The artist-launched Beirut Editions is a campaign selling limited-edition artists’ prints to fund relief efforts in Lebanon in the wake of the August 4 explosion in Beirut. All proceeds from the sale will go to “providing emergency relief to marginalized communities in need of immediate assistance,” according to the campaign website, and in an amazing display of solidarity, artists, illustrators, designers and photographers all contributed to the cause. Of particular note is the illustrator Nadine Redlich’s colorful “Smile,” as well as the illustrator Iman Raad’s more Cubist-like silk screen “Still Life With Oranges, Errors and Checkered Tablecloth.” The sale runs until December 10 and the prints are both beautiful and affordable, with prices starting at $10. I ordered several for family and friends — and a few to hang in my own home.


“I was encouraged by friends who were enthusiastic about the tea I was giving them,” explains the writer (and former T editor in chief) Deborah Needleman about her new tisane blend, Garden Tea, “and I found it irresistible that I would enjoy the process of making it while others would enjoy drinking it.” Needleman’s limited-edition mix — made from the leaves and flowers of 10 different herbs such as lemon verbena, chamomile and lavender — transports me back to a warm summer day with each sip. Every step of the tea’s production, from sowing and planting to harvesting and drying, is done at Needleman’s home in New York’s Hudson Valley. The resulting blend comes in a compostable bag and is available through Saipua, whose communal farm in upstate New York, World’s End, hosts workshops and residencies, and produces handmade goods, including its own line of soaps.


These days, capturing a moment is as simple as pulling out your cellphone, but not so long ago you actually had to plan ahead. Back then, my camera of choice was always a Polaroid Instamatic. I was such a fan that I often brought one along as I celebrated the birthdays of friends, and would simply leave it on the table and let the point-and-shoot begin. In time, finding film became too difficult and simply using a phone too convenient, but in this moment where feeling connected is especially crucial, the instant camera seems more relevant than ever. In fact, Polaroid has started a program to save its vintage cameras, refurbishing them and giving them new life. It seems they are destined, once more, to be the life of the party.

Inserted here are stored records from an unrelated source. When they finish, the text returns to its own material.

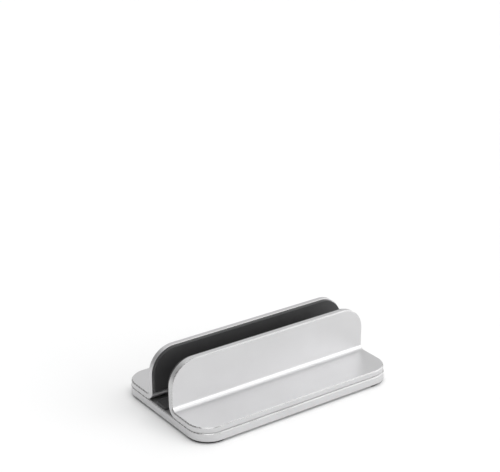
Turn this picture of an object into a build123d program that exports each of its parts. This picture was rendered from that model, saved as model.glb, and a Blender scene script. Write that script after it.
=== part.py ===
from build123d import *
import os
from math import sqrt

# Upright docking stand that holds a closed laptop on its long edge.
# Two equal aluminium angle brackets stand back to back on a flat base plate, with the laptop's
# slot between their walls. The rear bracket is fixed. The front bracket slides along Y over
# two slots in the base plate, and two clamp screws from below hold it where it is put.
# Millimetres. X runs along the slot, -Y is the front, and Z is up from the desk.

# Driving dimensions
LENGTH = 150.0          # of the brackets and the base plate, along X
BRACKET_T = 3.8         # thickness of the angle brackets
BASE_T = 5.5            # thickness of the base plate
WALL_RISE = 31.6        # a wall's height above its own toe
TOE = 31.3              # reach of a toe beyond its wall
SLOT = 15.5             # between the wall pads at rest
SLOT_MIN = 12.5         # between the wall pads, closed
SLOT_MAX = 31.5         # between the wall pads, fully open

# Outlines and edges
BEND_R = 3.0            # inside radius of the bend between wall and toe
WALL_CORNER_R = 17.0
TOE_CORNER_R = 14.0
BASE_MARGIN = 0.9       # base plate seen beyond each toe
BASE_CORNER_R = 14.5
BRIGHT_CUT = 0.6        # diamond-cut chamfer on the edges that show
SOFT_CUT = 0.25         # edge break on the hidden edges

# Pads and feet
WALL_PAD_T = 2.0
WALL_PAD_INSET = 0.8    # pad edge inside the wall's outline
FLOOR_PAD_T = 1.8
PAD_CORNER_R = 2.0
PAD_END_INSET = 1.2     # floor pad short of the plate's ends
FOOT_T = 1.5
FOOT_SIZE = 16.0        # each foot's side, in plan
FOOT_INSET = 1.2        # foot edge inside the base plate's outline
FOOT_INNER_R = 1.0
FOOT_CUT = 0.3

# M4 screws and what holds them
SCREW_X = 45.0          # each screw's distance from the middle, along X
SCREW_BACK = 8.0        # from a wall's outer face to its screws
SHANK_D = 4.0
HEAD_D = 8.0
HEAD_T = 2.3
HEAD_ROUND = 0.5
SOCKET_AF = 2.5         # hexagon socket, across its flats
SOCKET_DEEP = 1.4
THREAD_DEEP = 3.0       # engagement in a toe
TAPPED_D = 4.1
WASHER_D = 9.0
WASHER_BORE = 4.3
WASHER_T = 0.8
SLOT_W = 4.5            # a shank's slot through the base plate
TRACK_W = 10.0          # recess that a head and washer run in
TRACK_DEEP = 3.3
FACE_GAP = 0.02         # between washer, head and the faces they clamp

# Running fit between the front bracket and the base plate
SLIDE_GAP = 0.05

# Places worked out from the dimensions above
BASE_TOP = FOOT_T + BASE_T
WALL_FACE = SLOT / 2 + WALL_PAD_T + BRACKET_T       # a wall's outer face, from the slot's middle
BASE_DEPTH = 2 * (WALL_FACE + TOE + BASE_MARGIN)
SCREW_Y = WALL_FACE + SCREW_BACK
TRACK_TOP = FOOT_T + TRACK_DEEP
TRAVEL_OPEN = SLOT_MAX - SLOT
TRAVEL_CLOSE = SLOT - SLOT_MIN
SIDES = {"left": -1, "right": 1}
ENDS = {"front": -1, "rear": 1}


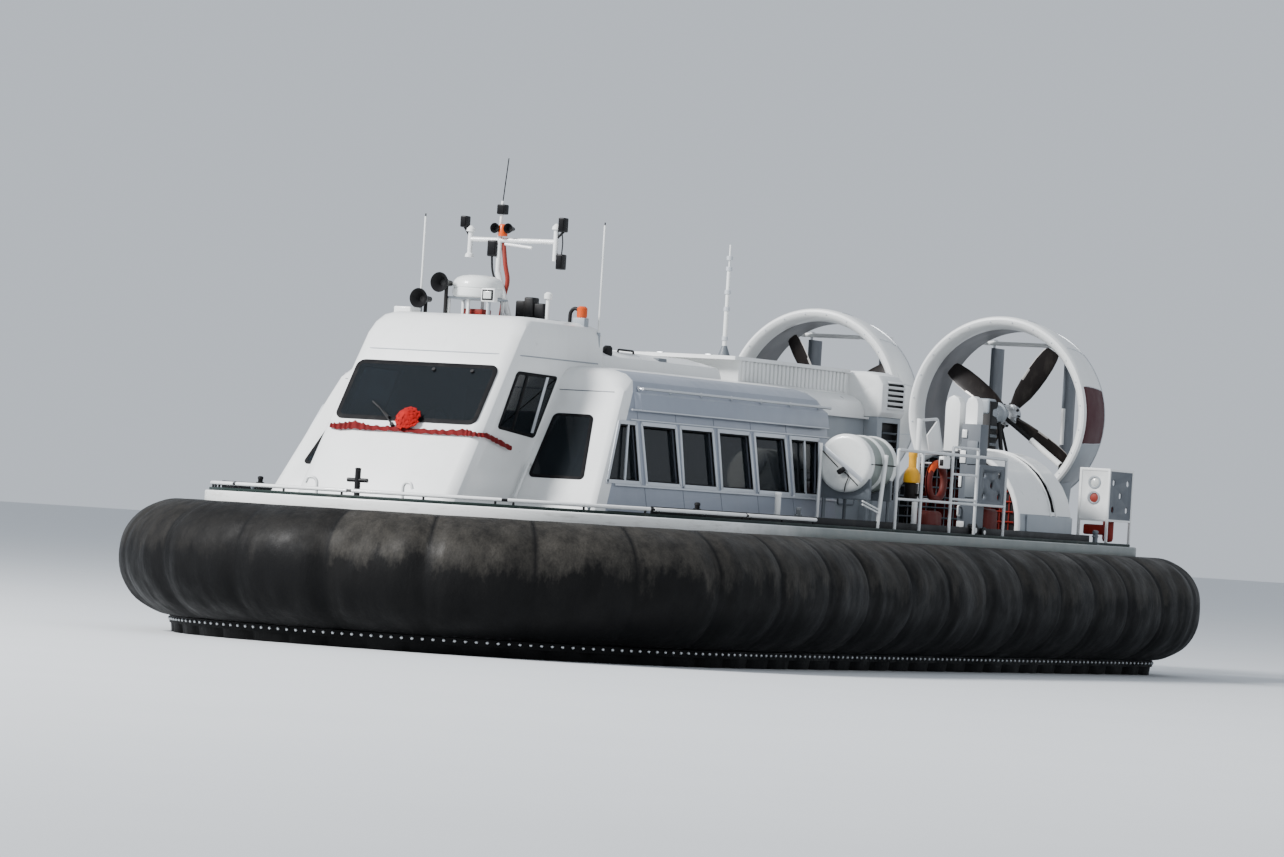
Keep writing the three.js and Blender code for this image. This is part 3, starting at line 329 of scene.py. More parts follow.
class Finish(Enum):
    """Every finish on the craft."""

    WHITE = Paint("white_topcoat", (0.80, 0.81, 0.80), 0.32, coat=0.35, stained=0.10)
    # White deck edge paint with a painted shade towards the stern.
    BAND = Band("deck_edge_paint", (0.80, 0.81, 0.79), 0.38, coat=0.2)
    # Dark non-slip deck paint, darkened partly as a painted shade at deck level.
    DECK = Paint("deck_nonslip", (0.16, 0.17, 0.18), 0.7, coat=0.0, stained=0.3, grain=420.0, depth=0.0012)
    # Silver paint, darkened further as a painted shade of the sides.
    SILVER = Paint("silver_panel", (0.30, 0.33, 0.39), 0.36, metal=0.35, coat=0.1, stained=0.12)
    POST = Paint("window_post", (0.58, 0.61, 0.65), 0.33, metal=0.3, coat=0.1, stained=0.08)
    GREY = Paint("machinery_grey", (0.12, 0.137, 0.155), 0.5, coat=0.05, stained=0.22)
    PALE_GREY = Paint("pale_grey", (0.29, 0.32, 0.35), 0.45, coat=0.1, stained=0.2)
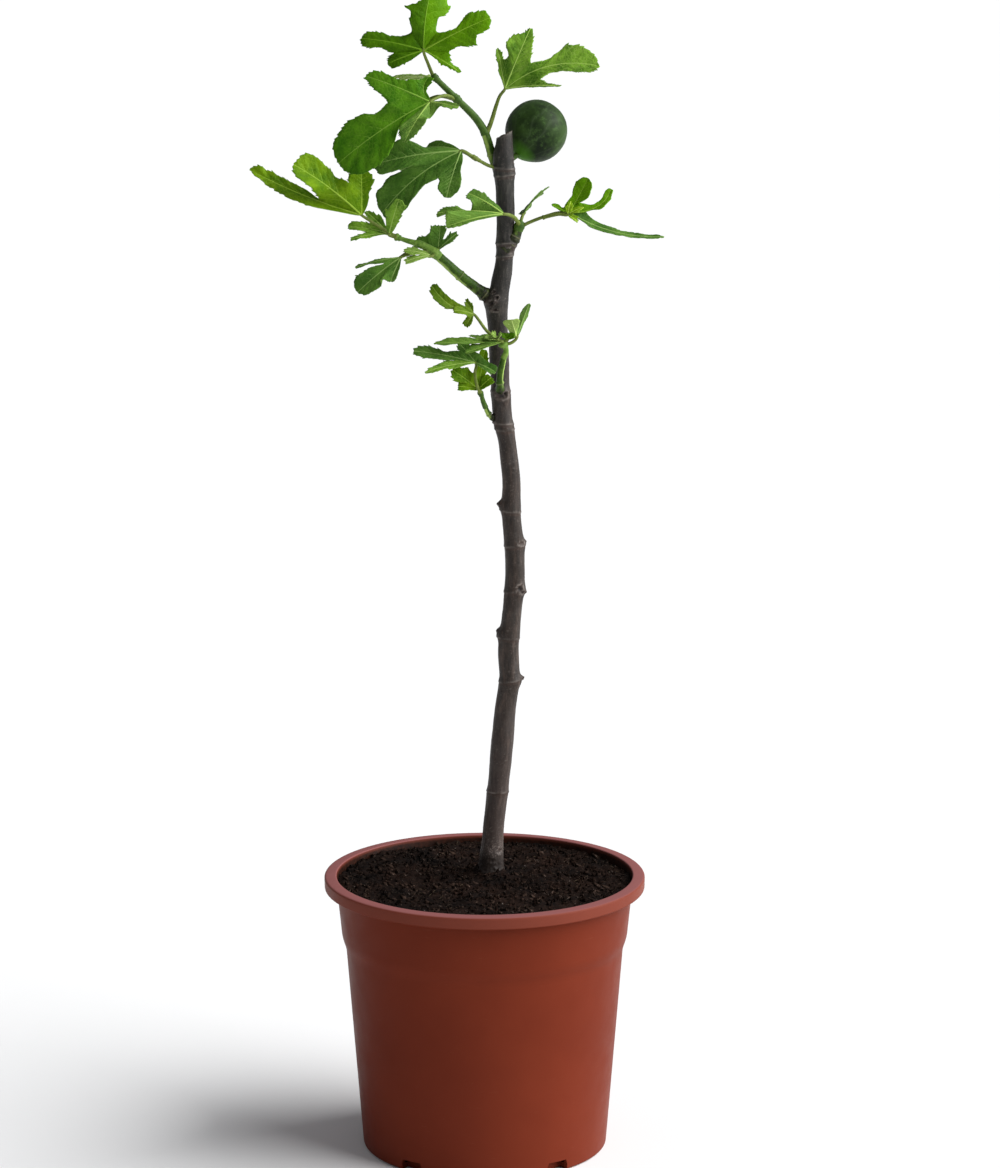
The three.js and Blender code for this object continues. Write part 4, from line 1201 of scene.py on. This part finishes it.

Knowing that I won’t be able to see certain loved ones this season makes me want to spread as much cheer to them as possible — and what better way than with chocolate? Over the past year, Richard Christiansen, the founder of the agency Chandelier Creative, has turned his home in Los Angeles, Flamingo Estate, into a bountiful garden and orchard, as well as a test kitchen, where he has begun creating a new line of goods in collaboration with local growers and culinary makers. Among the many offerings are three varieties of chocolate bars, made with Nick and Peter Dale of Condor Chocolates, featuring farm-fresh ingredients such as fennel pollen, sesame seeds, black mission figs, puffed buckwheat and ginger root. For every product sold, the estate promises to grow one new plant on its grounds — and these bars, made with 72 percent dark chocolate, are arguably a healthier option than most.


Sarah Brown founded the U.K.-based beauty brand Pai in 2007 when she couldn’t find the organic, effective products she wanted to use on her own sensitive skin. The line has since developed a cult following for its range of chemical-free cleansers, tonics and serums, including its especially beloved rose hip oil. For those in need of some direction, Pai offers a free digital skin-care consultation (you can choose either a 10- or a 30-minute session). I had mine with Kate Burton, one of the company’s team of experts, who was sympathetic to my desire to stick with a low-key routine. After your appointment, the brand offers a 10 percent discount on any purchases you choose to make. Otherwise, I recommend the Nellie gift set, a limited-edition collection of all of Pai’s most popular items.


It may be a long time before my family and I can make it back to Hawaii, but whenever I miss the stellar produce of the archipelago’s farmers’ markets, I remember that a lot of the fruit readily available there — most of it nearly impossible to find at home in New York — can also be ordered from Miami Fruit, a Florida-based purveyor. The company, launched by Rane Roatta and Edelle Schlegel in 2016, began as a way to distribute the bounty of tropical fruit cultivated by farmers outside of Miami. More recently, the couple bought their own farm and built a packing house to help ship what they’ve been growing themselves and gathering from others. When my wife gave me a subscription to Miami Fruit’s Variety Box last year, that first, very heavy package of sapotes, sapodillas, sprouted coconuts and other hard-to-source fruit was the best surprise gift I’d received in years.


Last but not least, there are hundreds of nonprofits and fund-raising initiatives to consider donating to this season. T’s writer at large Nancy Hass is planning to give to Well Constructed, which partners with local communities to provide clean drinking water in the Upper East Region of Ghana. Contributing editor Monica Khemsurov has recently been focused on organizations combating climate change, and recommends donating to the Solutions Project, the Center for International Environmental Law and the ever-growing Sunrise Movement. Features director Michael Miller suggests supporting Reclaim (“they work to keep abortion legal in my home state of Michigan”), as well as the Southern Poverty Law Center, which fights to dismantle white supremacy, among other injustices. Assistant to the editor in chief Kristina Samulewski has gotten behind Soul Fire Farm, an Afro-Indigenous farm community committed to ending racism and inequality in the food system. Finally, senior digital features editor Alice Newell-Hanson is eager to support In Good Taste, an initiative raising money for immigrant and BIPOC communities in New York.